# Eheim products not what they seem



## watsonyogi

I am extremely disappointed with eheim's quality, I heard and read about the german companies reputation of quality products but have been left more than dissapointed,.I recently purchased a eheim aquacube and stand, i am sure it was around £350 looked great with its so called unique anti condensation, removable lighting unit and rim, this a major malfunction if you have any surface feeders at all,because at feeding time its always a bit of a frenzy and a fight as you all know, but all it causes with this tank is water to go everywhere, down the front of your glass, down the cabinet and onto your carpet,very poor show, I have even tried leaving the water line down below the top rim, this looks a bit crap but it did not work anyway still water everywhere, also i bought the eheim heater and the biopower filter,well disappointed while they seem to heat and filter the water ok, but their suction cups and cradle for the filter are absolute rubbish,they stuck to the glass for about a week , now the heater just bobs around and the filter just slides down the glass under its own weight,i have tried cleaning the glass ,suction cups and put the suction cups into boiling water, a tip i read on the web while searching suction cups not sticking, anyway this made a difference for about 2 days then the same problems with both, absolutely shocking all round , i bought all this gear from a shop that closed down about a month after so i cannot take them back, or i assure you it would all be getting returned, whether the shops rep liked it or not.So all in all i would advise anyone not to buy their products in my opinion i would give them 0 out of 5 stars just because of my own disappointments with their products, i wish i could take it all back and buy fluval or jewel again both of whom i have had no problems, oh the joys of "if only"


----------



## fishysrfun

watsonyogi said:


> I am extremely disappointed with eheim's quality, I heard and read about the german companies reputation of quality products but have been left more than dissapointed,.I recently purchased a eheim aquacube and stand, i am sure it was around £350 looked great with its so called unique anti condensation, removable lighting unit and rim, this a major malfunction if you have any surface feeders at all,because at feeding time its always a bit of a frenzy and a fight as you all know, but all it causes with this tank is water to go everywhere, down the front of your glass, down the cabinet and onto your carpet,very poor show, I have even tried leaving the water line down below the top rim, this looks a bit crap but it did not work anyway still water everywhere, also i bought the eheim heater and the biopower filter,well disappointed while they seem to heat and filter the water ok, but their suction cups and cradle for the filter are absolute rubbish,they stuck to the glass for about a week , now the heater just bobs around and the filter just slides down the glass under its own weight,i have tried cleaning the glass ,suction cups and put the suction cups into boiling water, a tip i read on the web while searching suction cups not sticking, anyway this made a difference for about 2 days then the same problems with both, absolutely shocking all round , i bought all this gear from a shop that closed down about a month after so i cannot take them back, or i assure you it would all be getting returned, whether the shops rep liked it or not.So all in all i would advise anyone not to buy their products in my opinion i would give them 0 out of 5 stars just because of my own disappointments with their products, i wish i could take it all back and buy fluval or jewel again both of whom i have had no problems, oh the joys of "if only"


 Nice Rant:-D


----------



## watsonyogi

fishysrfun said:


> Nice Rant:-D


I know ,its a major rant, but i am really disappointed with all their gear, and in the hole around £450, with no way to complain or try for a refund and you know i would be lucky to get £200 for it on the second hand market
_Posted via Mobile Device_


----------



## Romad

Have you tried contacting Eheim? They might let you return it to another retailer. I wouldn't give up just yet.


----------



## Kim

Romad said:


> Have you tried contacting Eheim? They might let you return it to another retailer. I wouldn't give up just yet.
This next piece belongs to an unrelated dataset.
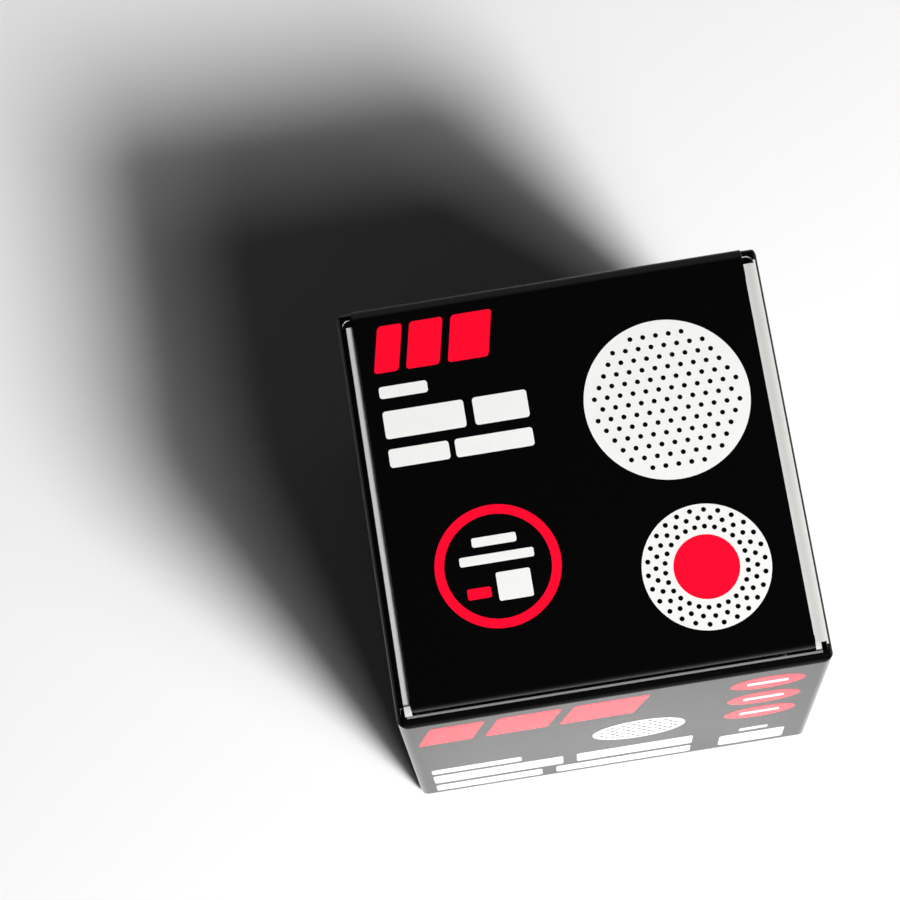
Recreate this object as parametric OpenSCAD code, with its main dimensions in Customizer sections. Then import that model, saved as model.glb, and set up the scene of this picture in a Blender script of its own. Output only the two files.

I agree. Perhaps you could even just ship it back to the company for a refund.


----------



## redchigh

And punctuation would be nice too.


----------



## eug

I thought I'd pipe in and say that I'm more than happy with the quality of my Eheim canister, and would continue to purchase their products in the future.

The only thing they might consider doing is to change the god-awful green colour of their tubing and piping. Something like a discreet grey would blend in better in most aquariums.


----------